Within the records that follow, find every line containing the string "link". Copy those lines.
[start of RECORDS SUPPLIED]
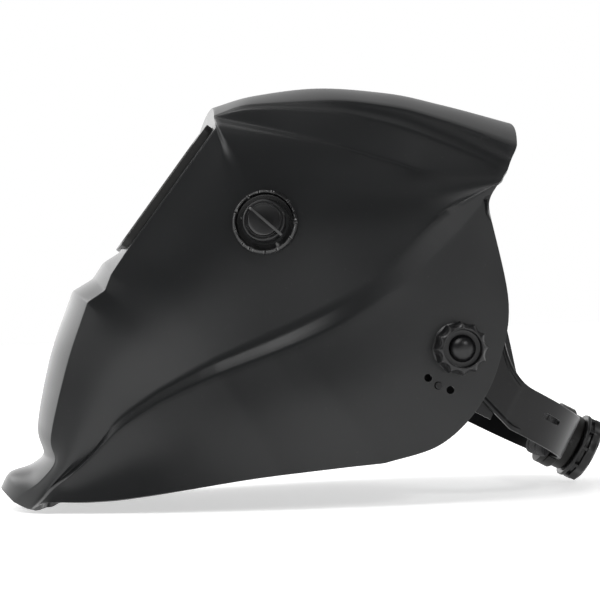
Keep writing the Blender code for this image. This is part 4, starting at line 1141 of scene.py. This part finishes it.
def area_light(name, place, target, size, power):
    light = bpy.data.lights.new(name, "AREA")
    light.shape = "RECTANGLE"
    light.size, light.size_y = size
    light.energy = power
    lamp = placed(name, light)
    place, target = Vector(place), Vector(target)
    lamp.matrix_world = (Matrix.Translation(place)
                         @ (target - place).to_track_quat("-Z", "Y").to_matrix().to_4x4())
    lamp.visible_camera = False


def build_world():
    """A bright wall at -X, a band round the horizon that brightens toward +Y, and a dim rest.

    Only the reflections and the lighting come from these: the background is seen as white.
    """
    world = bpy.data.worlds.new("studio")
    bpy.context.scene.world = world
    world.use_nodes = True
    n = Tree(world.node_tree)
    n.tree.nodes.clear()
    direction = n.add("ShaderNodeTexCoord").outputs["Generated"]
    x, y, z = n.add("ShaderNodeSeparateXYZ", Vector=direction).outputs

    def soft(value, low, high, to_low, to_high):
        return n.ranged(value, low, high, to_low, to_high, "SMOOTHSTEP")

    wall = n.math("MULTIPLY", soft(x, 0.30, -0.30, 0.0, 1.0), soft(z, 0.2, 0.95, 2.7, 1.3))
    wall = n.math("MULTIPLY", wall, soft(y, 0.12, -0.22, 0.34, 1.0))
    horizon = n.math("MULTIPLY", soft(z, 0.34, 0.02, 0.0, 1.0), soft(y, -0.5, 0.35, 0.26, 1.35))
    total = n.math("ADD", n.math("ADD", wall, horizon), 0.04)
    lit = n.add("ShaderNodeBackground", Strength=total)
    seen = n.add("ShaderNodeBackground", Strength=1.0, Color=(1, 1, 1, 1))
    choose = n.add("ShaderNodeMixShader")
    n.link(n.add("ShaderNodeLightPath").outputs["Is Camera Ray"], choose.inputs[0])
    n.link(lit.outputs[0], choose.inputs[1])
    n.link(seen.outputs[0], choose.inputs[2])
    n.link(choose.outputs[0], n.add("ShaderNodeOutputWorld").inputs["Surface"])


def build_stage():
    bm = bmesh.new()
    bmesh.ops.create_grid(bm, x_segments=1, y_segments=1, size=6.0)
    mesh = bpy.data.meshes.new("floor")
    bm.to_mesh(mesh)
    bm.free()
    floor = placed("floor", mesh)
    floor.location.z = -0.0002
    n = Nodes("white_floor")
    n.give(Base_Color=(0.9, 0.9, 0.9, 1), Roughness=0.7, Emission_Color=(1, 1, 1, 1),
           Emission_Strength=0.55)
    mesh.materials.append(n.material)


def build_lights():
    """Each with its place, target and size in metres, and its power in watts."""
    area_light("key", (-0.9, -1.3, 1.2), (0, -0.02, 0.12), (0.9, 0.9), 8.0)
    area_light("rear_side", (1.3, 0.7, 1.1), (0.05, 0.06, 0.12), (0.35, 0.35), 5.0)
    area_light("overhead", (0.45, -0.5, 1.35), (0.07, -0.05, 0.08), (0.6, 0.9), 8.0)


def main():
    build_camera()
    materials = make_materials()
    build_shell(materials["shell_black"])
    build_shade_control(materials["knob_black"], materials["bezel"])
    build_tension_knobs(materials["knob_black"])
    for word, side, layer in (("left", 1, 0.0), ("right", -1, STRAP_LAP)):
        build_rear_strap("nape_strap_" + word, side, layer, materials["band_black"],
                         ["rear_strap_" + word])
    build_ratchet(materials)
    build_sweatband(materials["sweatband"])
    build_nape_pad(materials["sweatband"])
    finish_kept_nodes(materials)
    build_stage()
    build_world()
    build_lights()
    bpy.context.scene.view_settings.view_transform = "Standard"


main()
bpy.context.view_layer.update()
[end of RECORDS SUPPLIED]
[start of RECORDS SUPPLIED]
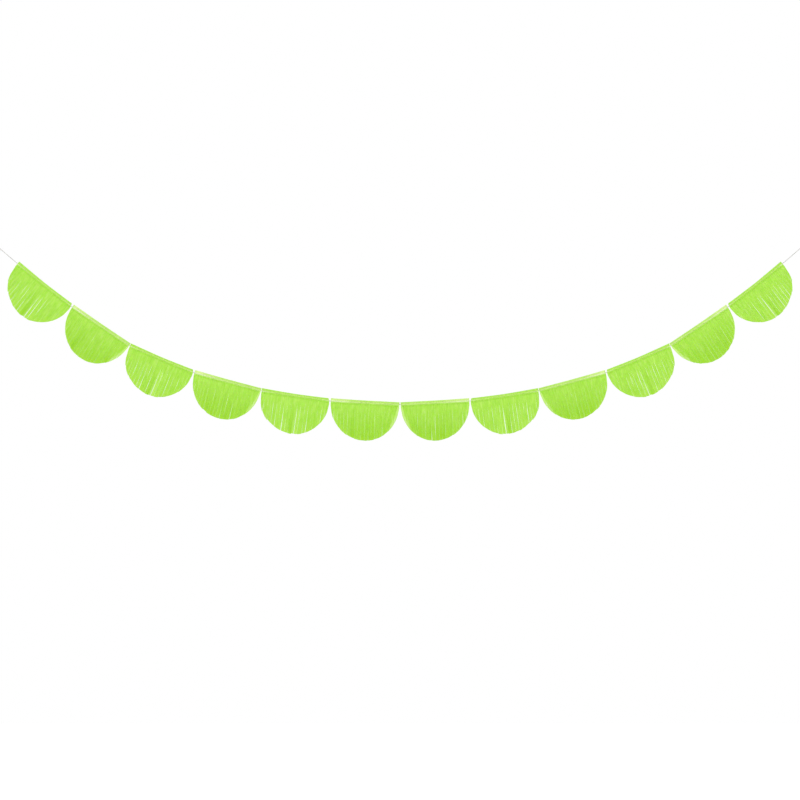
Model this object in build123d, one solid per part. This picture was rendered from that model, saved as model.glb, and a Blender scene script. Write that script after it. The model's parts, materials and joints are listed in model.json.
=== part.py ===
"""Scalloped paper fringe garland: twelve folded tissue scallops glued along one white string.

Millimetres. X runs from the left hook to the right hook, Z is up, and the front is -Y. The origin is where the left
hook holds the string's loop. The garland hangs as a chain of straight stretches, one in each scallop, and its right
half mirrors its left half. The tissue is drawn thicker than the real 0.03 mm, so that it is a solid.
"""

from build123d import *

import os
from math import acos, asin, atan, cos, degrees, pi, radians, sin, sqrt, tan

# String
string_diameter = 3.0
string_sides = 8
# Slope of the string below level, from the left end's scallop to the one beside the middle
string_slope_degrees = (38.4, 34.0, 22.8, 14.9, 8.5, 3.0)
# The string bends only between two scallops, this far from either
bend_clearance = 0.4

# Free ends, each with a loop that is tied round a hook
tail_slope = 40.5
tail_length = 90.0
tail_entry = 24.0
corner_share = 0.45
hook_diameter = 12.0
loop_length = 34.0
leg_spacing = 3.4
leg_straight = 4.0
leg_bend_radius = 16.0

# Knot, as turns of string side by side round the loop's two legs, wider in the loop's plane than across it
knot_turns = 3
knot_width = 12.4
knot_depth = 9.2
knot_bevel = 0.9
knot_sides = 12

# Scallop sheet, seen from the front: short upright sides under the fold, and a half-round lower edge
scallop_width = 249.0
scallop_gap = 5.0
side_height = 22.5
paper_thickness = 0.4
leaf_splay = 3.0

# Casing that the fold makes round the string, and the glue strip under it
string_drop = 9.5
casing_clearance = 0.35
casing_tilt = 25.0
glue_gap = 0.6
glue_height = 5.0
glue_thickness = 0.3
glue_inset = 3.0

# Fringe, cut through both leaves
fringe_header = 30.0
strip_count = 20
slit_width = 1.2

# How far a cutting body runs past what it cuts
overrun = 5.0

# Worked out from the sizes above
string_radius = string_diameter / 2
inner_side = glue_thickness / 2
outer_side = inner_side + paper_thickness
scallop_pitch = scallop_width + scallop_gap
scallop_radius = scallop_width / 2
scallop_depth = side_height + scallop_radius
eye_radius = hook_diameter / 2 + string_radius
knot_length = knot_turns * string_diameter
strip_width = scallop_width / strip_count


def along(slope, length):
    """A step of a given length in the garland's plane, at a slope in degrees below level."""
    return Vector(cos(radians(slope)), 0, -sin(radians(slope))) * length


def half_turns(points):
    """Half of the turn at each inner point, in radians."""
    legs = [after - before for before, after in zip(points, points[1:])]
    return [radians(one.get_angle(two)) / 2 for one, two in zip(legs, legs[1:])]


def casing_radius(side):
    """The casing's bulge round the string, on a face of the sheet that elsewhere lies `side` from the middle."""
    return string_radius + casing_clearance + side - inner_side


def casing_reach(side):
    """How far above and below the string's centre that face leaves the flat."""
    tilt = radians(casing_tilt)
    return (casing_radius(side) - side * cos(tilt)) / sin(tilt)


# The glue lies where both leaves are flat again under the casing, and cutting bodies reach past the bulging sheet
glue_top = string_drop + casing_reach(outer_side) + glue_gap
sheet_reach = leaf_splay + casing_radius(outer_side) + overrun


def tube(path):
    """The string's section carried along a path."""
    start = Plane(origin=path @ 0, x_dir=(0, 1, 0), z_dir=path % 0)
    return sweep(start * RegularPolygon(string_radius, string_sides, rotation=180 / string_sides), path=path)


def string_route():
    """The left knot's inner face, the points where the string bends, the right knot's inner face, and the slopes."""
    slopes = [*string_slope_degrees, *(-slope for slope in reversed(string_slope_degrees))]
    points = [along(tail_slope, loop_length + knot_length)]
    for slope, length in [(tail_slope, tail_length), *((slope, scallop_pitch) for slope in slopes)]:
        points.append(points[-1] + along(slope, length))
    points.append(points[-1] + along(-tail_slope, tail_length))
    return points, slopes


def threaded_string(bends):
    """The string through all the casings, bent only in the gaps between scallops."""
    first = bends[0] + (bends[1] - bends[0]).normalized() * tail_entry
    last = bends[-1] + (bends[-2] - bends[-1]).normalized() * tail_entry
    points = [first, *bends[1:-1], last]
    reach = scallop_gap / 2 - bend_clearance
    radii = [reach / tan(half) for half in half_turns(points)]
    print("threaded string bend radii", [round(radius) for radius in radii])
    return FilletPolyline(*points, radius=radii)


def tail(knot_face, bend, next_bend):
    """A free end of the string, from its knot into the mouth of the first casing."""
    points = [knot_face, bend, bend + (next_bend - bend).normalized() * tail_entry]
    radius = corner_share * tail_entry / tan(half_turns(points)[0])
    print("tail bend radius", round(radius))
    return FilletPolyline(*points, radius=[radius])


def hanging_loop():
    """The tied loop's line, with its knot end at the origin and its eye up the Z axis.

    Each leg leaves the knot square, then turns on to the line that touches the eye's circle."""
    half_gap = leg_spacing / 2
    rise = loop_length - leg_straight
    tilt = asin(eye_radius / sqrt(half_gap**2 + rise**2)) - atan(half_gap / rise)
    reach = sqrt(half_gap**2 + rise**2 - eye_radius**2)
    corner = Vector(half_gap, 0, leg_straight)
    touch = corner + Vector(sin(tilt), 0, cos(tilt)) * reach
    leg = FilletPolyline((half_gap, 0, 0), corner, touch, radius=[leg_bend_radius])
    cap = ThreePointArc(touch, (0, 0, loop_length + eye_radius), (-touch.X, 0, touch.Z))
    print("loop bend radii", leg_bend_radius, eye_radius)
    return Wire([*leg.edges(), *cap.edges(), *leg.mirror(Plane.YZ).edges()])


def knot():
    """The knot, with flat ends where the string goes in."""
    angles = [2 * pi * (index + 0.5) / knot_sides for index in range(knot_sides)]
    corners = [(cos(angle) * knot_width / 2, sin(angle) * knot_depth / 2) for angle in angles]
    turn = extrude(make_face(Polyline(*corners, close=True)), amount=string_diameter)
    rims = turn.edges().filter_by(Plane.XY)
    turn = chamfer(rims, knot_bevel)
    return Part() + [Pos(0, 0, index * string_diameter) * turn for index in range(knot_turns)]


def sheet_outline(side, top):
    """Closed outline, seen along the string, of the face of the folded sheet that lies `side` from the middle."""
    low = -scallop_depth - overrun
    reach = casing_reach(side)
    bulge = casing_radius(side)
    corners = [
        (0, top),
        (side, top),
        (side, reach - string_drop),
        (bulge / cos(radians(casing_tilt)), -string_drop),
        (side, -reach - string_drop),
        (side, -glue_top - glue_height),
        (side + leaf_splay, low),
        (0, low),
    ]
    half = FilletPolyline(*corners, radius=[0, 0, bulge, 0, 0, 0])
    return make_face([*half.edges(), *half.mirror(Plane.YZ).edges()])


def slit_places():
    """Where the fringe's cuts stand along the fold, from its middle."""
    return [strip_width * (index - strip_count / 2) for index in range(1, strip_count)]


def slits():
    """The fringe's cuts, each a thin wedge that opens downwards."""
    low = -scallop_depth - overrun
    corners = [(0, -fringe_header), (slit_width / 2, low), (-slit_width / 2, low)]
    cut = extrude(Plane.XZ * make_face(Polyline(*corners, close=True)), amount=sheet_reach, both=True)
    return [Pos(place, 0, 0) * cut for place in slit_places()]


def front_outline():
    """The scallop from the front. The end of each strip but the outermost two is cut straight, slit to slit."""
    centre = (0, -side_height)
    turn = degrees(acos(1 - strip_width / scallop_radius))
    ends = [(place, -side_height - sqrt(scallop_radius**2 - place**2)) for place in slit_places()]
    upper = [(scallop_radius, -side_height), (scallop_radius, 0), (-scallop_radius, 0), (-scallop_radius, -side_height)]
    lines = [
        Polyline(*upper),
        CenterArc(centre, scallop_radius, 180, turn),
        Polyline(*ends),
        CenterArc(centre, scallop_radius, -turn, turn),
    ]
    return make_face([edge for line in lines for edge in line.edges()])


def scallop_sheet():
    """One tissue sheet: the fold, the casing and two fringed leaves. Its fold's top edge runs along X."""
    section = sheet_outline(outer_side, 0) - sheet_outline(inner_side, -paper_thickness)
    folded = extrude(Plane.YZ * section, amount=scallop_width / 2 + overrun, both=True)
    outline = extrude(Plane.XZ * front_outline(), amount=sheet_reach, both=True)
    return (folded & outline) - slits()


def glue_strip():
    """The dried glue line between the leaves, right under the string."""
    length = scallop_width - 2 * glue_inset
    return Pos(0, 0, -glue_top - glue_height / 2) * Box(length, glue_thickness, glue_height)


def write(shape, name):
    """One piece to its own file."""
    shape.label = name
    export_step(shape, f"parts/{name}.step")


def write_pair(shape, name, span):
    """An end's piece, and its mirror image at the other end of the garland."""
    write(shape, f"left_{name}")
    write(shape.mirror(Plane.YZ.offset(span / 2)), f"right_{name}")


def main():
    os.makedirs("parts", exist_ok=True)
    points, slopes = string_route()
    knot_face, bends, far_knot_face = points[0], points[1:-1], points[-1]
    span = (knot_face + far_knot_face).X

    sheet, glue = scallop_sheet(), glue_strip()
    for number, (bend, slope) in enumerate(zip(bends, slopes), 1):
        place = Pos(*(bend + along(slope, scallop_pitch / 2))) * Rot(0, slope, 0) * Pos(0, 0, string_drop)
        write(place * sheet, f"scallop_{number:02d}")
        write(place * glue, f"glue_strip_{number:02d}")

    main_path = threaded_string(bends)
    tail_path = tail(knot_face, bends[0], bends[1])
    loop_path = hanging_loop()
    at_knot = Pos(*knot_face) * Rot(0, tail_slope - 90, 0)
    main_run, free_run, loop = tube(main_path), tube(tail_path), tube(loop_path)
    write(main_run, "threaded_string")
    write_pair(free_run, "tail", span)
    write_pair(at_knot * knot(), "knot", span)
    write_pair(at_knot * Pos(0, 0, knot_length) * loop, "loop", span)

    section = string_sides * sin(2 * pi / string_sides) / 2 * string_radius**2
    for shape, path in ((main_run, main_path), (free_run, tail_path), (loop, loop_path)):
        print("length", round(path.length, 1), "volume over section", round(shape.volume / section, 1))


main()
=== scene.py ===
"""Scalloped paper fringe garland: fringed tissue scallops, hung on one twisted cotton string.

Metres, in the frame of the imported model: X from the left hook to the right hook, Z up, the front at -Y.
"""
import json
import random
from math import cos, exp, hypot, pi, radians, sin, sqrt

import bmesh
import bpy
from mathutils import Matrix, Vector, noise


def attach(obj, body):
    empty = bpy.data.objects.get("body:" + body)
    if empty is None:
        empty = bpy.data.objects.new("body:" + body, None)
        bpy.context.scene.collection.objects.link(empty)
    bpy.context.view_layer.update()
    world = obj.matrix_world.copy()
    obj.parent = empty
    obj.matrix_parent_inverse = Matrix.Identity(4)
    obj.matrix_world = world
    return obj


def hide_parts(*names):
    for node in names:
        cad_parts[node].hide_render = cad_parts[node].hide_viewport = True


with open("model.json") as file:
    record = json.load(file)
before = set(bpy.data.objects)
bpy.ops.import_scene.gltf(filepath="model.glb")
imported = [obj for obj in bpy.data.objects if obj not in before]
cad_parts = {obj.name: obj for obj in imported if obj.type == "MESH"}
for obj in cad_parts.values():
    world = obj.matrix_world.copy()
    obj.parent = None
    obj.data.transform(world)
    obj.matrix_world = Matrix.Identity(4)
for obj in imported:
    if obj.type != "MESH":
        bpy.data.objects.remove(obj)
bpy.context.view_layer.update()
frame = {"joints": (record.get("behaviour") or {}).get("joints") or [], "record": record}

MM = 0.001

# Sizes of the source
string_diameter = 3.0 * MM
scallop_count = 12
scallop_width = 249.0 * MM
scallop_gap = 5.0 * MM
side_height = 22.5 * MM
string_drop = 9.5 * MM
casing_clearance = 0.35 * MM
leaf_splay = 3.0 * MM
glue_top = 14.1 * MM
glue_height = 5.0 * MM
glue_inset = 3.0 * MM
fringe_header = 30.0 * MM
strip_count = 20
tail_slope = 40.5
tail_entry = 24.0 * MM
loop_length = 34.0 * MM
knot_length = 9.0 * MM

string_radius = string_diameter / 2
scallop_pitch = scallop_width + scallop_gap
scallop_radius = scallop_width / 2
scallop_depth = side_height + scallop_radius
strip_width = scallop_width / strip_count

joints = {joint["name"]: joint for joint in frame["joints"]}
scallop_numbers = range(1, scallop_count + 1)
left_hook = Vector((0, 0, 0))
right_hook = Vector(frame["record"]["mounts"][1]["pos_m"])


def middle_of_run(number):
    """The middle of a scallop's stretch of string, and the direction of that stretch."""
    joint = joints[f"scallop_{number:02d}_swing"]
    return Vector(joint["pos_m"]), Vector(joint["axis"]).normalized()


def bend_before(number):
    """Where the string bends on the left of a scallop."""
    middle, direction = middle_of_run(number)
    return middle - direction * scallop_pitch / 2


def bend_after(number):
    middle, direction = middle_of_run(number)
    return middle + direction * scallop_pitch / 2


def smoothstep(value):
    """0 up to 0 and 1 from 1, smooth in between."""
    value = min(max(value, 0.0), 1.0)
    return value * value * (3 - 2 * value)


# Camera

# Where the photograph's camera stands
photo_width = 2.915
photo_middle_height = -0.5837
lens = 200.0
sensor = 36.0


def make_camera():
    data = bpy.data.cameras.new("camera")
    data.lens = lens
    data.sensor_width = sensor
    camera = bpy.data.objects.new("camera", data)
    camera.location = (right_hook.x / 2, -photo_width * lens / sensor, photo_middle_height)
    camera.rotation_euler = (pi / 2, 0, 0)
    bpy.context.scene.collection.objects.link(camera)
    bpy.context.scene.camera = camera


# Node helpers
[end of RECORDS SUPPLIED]
[start of RECORDS SUPPLIED]
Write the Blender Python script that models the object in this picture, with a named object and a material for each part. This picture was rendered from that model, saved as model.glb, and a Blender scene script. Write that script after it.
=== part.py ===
[end of RECORDS SUPPLIED]
THE ANSWER:
    n.link(n.add("ShaderNodeLightPath").outputs["Is Camera Ray"], choose.inputs[0])
    n.link(lit.outputs[0], choose.inputs[1])
    n.link(seen.outputs[0], choose.inputs[2])
    n.link(choose.outputs[0], n.add("ShaderNodeOutputWorld").inputs["Surface"])
        bpy.context.scene.collection.objects.link(empty)
    bpy.context.scene.collection.objects.link(camera)